Tata Steel has also restarted its growth capex with the second phase of 5 million tonne expansion at Kalinganagar, which is expected to be completed in FY24. And if demand remains the way it is, then other expansion projects could be taken up.

“If demand and prices are strong, we can look at Kalinganagar second phase and grow all the sites (Jamshedpur, Kalinganagar and Angul) simultaneously,” said Narendran. Between the three sites in India, Tata Steel has the opportunity to scale up annual capacity to 40 million tonnes.

“There is a big advantage in growing the India business. When we were hit by a bad cycle 10 years back, India –the cash generating business – was only 5 million tonnes out of 28 million tonnes,” explained Narendran.

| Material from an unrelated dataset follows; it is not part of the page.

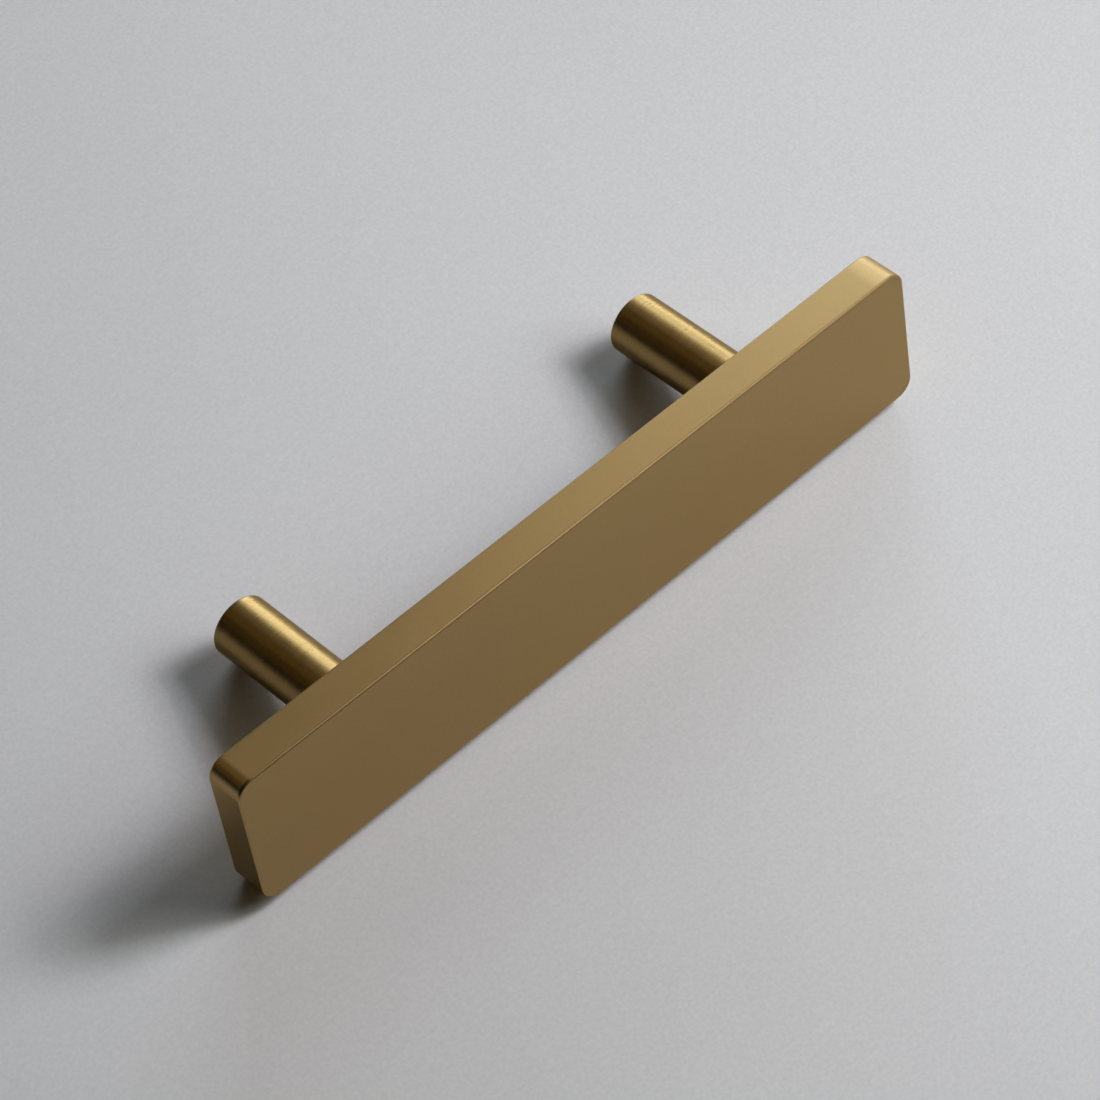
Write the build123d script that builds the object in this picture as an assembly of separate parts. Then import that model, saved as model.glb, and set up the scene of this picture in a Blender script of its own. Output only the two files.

But the capacity in India is about 20 million tonnes now, four times of what it was at the time of Corus acquisition. Europe, on the other hand, has shrunk from 18 million tonnes to 10 million tonnes.

With a growth ambition clearly focused on India, Tata Steel also plans to pursue inorganic growth options in the long products space.

It has submitted an expression of interest for Neelachal Ispat Nigam Ltd (NINL) and is likely to participate in the disinvestment of Rashtriya Ispat Nigam Ltd (RINL), once the process starts.  

Narendran pointed out Tata Steel’s long-term target is to keep net debt to EBITDA below 2.5x. “There is no point chasing a net debt to EBITDA lower than that and miss out on growth opportunities,” he said.